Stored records

================

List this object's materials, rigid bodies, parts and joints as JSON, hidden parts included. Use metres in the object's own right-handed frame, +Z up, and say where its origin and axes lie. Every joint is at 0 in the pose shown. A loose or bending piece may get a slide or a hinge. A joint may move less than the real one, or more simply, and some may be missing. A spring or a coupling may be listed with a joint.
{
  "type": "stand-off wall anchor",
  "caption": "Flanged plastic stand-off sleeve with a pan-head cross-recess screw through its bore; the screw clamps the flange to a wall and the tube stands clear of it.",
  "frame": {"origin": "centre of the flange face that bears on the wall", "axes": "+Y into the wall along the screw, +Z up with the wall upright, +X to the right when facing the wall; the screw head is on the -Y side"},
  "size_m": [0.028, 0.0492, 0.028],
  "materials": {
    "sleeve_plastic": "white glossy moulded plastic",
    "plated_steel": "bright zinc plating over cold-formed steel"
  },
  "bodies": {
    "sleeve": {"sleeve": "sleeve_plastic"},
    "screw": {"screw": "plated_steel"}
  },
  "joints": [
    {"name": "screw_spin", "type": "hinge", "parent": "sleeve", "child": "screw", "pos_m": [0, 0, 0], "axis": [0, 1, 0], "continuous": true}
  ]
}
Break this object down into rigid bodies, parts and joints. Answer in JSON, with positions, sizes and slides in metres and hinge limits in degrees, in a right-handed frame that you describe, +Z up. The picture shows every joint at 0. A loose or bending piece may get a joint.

================

Requirement
Print out every record again, exactly and in full.

Solution for this task
List this object's materials, rigid bodies, parts and joints as JSON, hidden parts included. Use metres in the object's own right-handed frame, +Z up, and say where its origin and axes lie. Every joint is at 0 in the pose shown. A loose or bending piece may get a slide or a hinge. A joint may move less than the real one, or more simply, and some may be missing. A spring or a coupling may be listed with a joint.
{
  "type": "stand-off wall anchor",
  "caption": "Flanged plastic stand-off sleeve with a pan-head cross-recess screw through its bore; the screw clamps the flange to a wall and the tube stands clear of it.",
  "frame": {"origin": "centre of the flange face that bears on the wall", "axes": "+Y into the wall along the screw, +Z up with the wall upright, +X to the right when facing the wall; the screw head is on the -Y side"},
  "size_m": [0.028, 0.0492, 0.028],
  "materials": {
    "sleeve_plastic": "white glossy moulded plastic",
    "plated_steel": "bright zinc plating over cold-formed steel"
  },
  "bodies": {
    "sleeve": {"sleeve": "sleeve_plastic"},
    "screw": {"screw": "plated_steel"}
  },
  "joints": [
    {"name": "screw_spin", "type": "hinge", "parent": "sleeve", "child": "screw", "pos_m": [0, 0, 0], "axis": [0, 1, 0], "continuous": true}
  ]
}
Break this object down into rigid bodies, parts and joints. Answer in JSON, with positions, sizes and slides in metres and hinge limits in degrees, in a right-handed frame that you describe, +Z up. The picture shows every joint at 0. A loose or bending piece may get a joint.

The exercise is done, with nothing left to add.